The Figma REST API provides programmatic access to the design file structure, including nodes, styles, components, and image exports. This enables automation that reduces manual handoff work: a Replit script can read your Figma file, extract all color styles as CSS variables, download icon components as SVG files, or generate a Tailwind theme configuration from your typography and spacing tokens. This is particularly valuable for design systems where consistency between Figma and code must be maintained as the design evolves.
For simpler projects, Figma's built-in Dev Mode (available in Figma's paid plans) provides an inspection panel where developers can view exact CSS property values for any element, copy computed CSS, and export assets in any format. This manual workflow works well for one-off handoffs and small teams, while the API integration is better for teams that need to keep code and design in sync automatically.
Integration method
The Figma-Replit integration connects your design workflow to your code workflow in two ways: manual design handoff (inspecting Figma components and copying CSS/measurements into your Replit project) and programmatic API access (using the Figma REST API to extract design tokens, generate color palettes, or download exported assets automatically).
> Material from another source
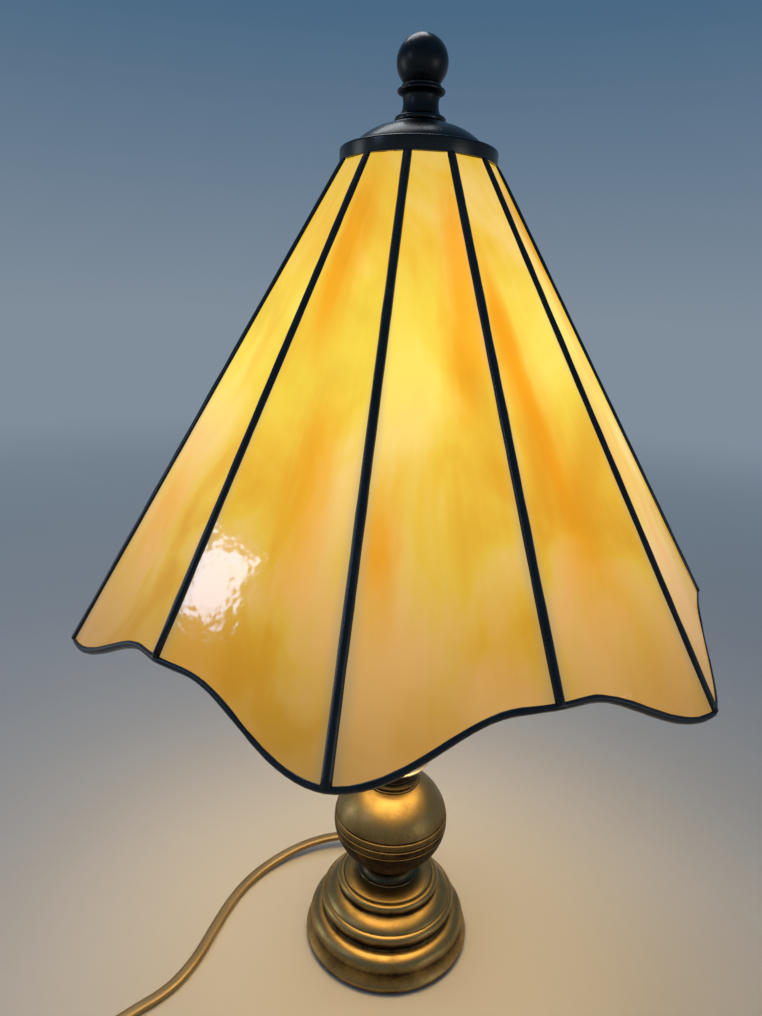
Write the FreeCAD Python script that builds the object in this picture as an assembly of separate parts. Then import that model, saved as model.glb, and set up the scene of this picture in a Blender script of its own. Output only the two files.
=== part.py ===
import FreeCAD, Part
import math
import os

# Stained glass table lamp: a twelve-sided slag glass shade on a turned brass base.
# Millimetres, +Z up, origin on the table under the middle of the foot, front towards -Y.
# Azimuths are counted from the front, positive towards +X.

# Shade: panels meet in straight seams that would all cross at one point above the cap.
panel_count = 12
shade_turn = -7.6            # azimuth of one low corner
shade_top_z = 400.0
shade_top_radius = 33.7      # outside, at a seam
shade_lean = 30.33           # seams from vertical
low_corner = 300.8           # slant length from the crossing point to the scalloped rim
high_corner = 277.4
scallop_part = 0.83          # part of a panel's width over which the rim rises
glass_thickness = 3.0
glass_gap = 0.9              # glass edge to seam line
seam_half_width = 1.9
seam_height = 1.1
seam_inner_width = 1.3
seam_inner_height = 1.3
rim_width = 3.2
rim_wrap = 1.7               # solder beyond the glass edge
rim_proud = 0.5

# Base, all turned about the lamp's axis
wall = 1.6
pad_thickness = 1.4
pad_radius = 43.8
pipe_radius = 4.85
pipe_bore = 3.55
pipe_bottom = 9.5
pipe_top = 131.0
pipe_hole = 4.95
foot_top_z = 40.6
ball_radius = 30.6
ball_half_height = 27.0
ball_centre_z = 74.0
ball_groove_heights = (79.3, 75.3, 71.0)
ball_groove_size = 0.35
ball_bottom_radius = 16.5
ball_top_radius = 14.3
cup_radius = 19.2
cup_edge_z = 111.0
saddle_z = 121.5
saddle_half_width = 26.0
saddle_thickness = 1.8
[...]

Both workflows bridge the gap between what designers create in Figma and what developers build in Replit.
Prerequisites
- A Figma account (free accounts can use the Figma REST API with limited Dev Mode access)
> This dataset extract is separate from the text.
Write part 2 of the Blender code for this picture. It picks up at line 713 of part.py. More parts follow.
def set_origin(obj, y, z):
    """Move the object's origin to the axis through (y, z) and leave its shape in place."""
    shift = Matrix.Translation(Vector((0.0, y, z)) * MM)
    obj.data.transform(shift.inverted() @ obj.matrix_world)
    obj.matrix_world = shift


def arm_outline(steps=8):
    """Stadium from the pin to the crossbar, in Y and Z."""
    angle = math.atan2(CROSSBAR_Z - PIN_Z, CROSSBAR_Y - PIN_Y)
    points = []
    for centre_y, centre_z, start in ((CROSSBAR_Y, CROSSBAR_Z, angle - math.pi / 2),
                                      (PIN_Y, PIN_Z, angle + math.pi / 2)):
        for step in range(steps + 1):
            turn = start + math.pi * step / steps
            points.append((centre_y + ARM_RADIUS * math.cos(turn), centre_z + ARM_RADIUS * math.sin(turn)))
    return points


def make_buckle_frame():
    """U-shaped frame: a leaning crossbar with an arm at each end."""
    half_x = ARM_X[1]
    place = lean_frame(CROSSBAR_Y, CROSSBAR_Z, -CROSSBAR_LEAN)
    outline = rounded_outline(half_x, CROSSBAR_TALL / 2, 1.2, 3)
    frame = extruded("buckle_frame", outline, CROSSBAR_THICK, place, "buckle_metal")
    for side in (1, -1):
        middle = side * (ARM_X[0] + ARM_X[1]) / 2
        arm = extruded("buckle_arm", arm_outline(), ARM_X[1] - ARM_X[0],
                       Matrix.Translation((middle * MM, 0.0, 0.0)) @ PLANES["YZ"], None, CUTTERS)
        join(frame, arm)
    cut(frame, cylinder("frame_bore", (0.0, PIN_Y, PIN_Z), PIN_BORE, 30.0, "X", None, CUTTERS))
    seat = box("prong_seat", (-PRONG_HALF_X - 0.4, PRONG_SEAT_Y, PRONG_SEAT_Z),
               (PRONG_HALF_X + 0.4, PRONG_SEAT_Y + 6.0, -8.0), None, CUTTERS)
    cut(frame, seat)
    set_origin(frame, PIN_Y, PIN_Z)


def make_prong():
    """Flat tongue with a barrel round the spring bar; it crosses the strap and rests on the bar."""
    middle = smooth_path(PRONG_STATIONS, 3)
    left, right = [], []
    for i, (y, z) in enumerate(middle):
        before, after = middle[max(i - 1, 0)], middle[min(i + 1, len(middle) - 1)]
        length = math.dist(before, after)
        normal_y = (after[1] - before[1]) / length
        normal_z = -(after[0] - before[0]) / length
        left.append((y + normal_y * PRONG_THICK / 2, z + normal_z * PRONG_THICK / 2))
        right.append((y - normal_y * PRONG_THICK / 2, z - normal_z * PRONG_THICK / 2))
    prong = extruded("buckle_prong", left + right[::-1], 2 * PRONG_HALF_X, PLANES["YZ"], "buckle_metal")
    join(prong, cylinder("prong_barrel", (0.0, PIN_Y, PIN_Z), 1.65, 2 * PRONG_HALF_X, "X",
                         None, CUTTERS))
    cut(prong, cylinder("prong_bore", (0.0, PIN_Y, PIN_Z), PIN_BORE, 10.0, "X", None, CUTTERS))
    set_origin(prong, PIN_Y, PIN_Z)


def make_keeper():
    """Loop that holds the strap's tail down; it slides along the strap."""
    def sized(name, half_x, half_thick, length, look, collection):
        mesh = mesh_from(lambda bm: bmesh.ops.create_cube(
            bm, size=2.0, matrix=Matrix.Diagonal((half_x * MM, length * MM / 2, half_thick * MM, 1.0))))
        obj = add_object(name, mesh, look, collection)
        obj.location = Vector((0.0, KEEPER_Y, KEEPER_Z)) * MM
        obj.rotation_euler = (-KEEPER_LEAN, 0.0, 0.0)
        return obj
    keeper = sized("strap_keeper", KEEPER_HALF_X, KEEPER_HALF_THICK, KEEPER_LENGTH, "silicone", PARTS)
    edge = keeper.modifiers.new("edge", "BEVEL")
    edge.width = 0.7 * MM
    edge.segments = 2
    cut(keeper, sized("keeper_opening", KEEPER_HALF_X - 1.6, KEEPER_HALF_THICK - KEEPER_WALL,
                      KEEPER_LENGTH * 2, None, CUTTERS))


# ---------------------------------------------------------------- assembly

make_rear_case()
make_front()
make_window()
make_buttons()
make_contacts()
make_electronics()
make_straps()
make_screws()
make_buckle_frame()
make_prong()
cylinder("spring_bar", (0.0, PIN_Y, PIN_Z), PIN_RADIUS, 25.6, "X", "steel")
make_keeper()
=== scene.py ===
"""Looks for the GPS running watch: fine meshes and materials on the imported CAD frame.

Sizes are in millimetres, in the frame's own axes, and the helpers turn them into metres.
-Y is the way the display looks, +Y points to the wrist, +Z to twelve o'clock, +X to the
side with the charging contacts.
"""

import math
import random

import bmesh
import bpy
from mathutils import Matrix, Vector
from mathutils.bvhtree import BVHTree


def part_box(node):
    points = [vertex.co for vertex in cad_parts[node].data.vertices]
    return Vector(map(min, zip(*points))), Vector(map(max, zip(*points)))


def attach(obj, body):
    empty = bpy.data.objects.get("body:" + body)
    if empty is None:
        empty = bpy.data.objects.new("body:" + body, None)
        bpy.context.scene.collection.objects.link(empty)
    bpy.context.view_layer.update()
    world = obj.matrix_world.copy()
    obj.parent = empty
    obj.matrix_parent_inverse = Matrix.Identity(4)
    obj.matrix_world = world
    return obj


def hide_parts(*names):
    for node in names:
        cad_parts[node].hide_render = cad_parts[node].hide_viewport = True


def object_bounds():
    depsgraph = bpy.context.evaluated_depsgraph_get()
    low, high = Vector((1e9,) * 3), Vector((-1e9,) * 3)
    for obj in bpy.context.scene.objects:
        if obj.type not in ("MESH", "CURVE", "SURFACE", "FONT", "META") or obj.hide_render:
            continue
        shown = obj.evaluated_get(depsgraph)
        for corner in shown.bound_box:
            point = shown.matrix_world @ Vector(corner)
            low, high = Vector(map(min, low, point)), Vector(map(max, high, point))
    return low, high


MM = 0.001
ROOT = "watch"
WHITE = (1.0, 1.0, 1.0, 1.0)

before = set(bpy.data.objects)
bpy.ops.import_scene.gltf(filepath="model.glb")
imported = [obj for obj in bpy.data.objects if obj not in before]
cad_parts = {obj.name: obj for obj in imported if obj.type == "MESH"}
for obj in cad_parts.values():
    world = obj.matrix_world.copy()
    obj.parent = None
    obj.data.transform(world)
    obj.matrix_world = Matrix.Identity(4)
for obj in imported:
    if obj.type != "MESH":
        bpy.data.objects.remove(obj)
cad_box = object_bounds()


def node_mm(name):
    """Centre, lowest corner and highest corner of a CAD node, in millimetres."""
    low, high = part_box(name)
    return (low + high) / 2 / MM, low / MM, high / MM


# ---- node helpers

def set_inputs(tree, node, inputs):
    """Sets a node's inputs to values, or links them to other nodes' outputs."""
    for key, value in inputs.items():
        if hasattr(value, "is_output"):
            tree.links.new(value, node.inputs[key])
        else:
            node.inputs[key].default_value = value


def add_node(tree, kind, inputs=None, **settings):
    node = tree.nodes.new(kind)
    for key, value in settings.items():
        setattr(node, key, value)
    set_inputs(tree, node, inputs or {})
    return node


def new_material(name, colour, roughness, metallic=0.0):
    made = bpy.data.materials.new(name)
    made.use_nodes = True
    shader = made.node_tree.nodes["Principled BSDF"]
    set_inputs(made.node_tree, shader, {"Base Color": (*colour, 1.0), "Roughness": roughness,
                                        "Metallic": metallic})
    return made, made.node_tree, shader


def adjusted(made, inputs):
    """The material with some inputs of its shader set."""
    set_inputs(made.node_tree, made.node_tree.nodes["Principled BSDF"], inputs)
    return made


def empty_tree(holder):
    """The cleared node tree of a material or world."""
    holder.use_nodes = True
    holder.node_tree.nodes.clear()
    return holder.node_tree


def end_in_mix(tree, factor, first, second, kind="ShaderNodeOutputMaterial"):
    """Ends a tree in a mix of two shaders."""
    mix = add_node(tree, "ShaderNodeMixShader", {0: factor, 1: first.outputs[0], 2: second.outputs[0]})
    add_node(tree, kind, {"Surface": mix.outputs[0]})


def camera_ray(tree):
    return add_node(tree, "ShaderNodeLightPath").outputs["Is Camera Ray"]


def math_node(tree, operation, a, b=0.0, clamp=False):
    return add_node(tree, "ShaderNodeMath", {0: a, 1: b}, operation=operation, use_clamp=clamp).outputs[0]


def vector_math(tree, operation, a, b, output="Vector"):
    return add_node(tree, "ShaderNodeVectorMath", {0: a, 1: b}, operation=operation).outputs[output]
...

- A Figma Personal Access Token — generate it in Figma Account Settings → Security → Personal Access Tokens
- The Figma file key from the URL of your design file (the alphanumeric string in the URL after figma.com/file/)
- A Replit account with a Node.js or Python Repl
Step-by-step guide
Get Your Figma Personal Access Token and File Key
Get Your Figma Personal Access Token and File Key
The Figma REST API uses Personal Access Tokens (PATs) for authentication. To generate one, log into Figma and click your profile picture → Settings. Scroll to the 'Security' section and find 'Personal Access Tokens'. Click 'Create new token', give it a descriptive name like 'Replit Integration', and copy the token immediately — Figma only shows it once. You will also need your Figma File Key — the unique identifier for the design file you want to access. Open your Figma file in the browser. The URL looks like: https://www.figma.com/file/XXXXXXXXXXX/Your-Design-File-Name. The alphanumeric string between /file/ and /Your-Design is your File Key (e.g., 'abc123def456'). Note: The Figma REST API allows read-only access with a Personal Access Token. To write to Figma files (creating or modifying designs), you would need OAuth-based authentication with write scope. For the common handoff use case (reading design data and exporting assets), read-only access is sufficient.
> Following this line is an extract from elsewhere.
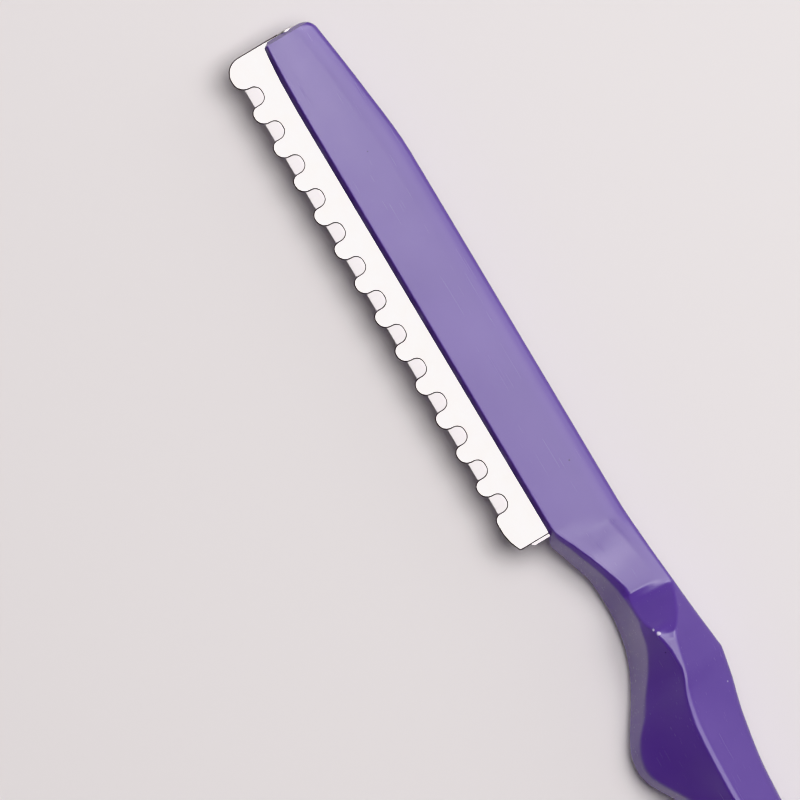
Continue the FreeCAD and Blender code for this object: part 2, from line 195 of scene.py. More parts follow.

Pro tip: Find your Figma File Key in the URL when you have the file open: figma.com/file/{FILE_KEY}/{file-name}. The file key is case-sensitive and typically 22 characters long.
Expected result: You have a Figma Personal Access Token and a File Key for the design file you want to access programmatically.
Store Figma Credentials in Replit Secrets
Store Figma Credentials in Replit Secrets
Click the lock icon (🔒) in the Replit sidebar to open the Secrets panel. Add two secrets: FIGMA_TOKEN — your Personal Access Token FIGMA_FILE_KEY — the File Key from your design file URL These are all you need to call the Figma REST API from Replit. The base URL for all Figma API calls is https://api.figma.com/v1/. Access them in code: - Node.js: process.env.FIGMA_TOKEN and process.env.FIGMA_FILE_KEY - Python: os.environ['FIGMA_TOKEN'] and os.environ['FIGMA_FILE_KEY'] The Figma API uses the token as an 'X-Figma-Token' request header — unlike most APIs that use 'Authorization: Bearer'. Make sure to use the correct header name.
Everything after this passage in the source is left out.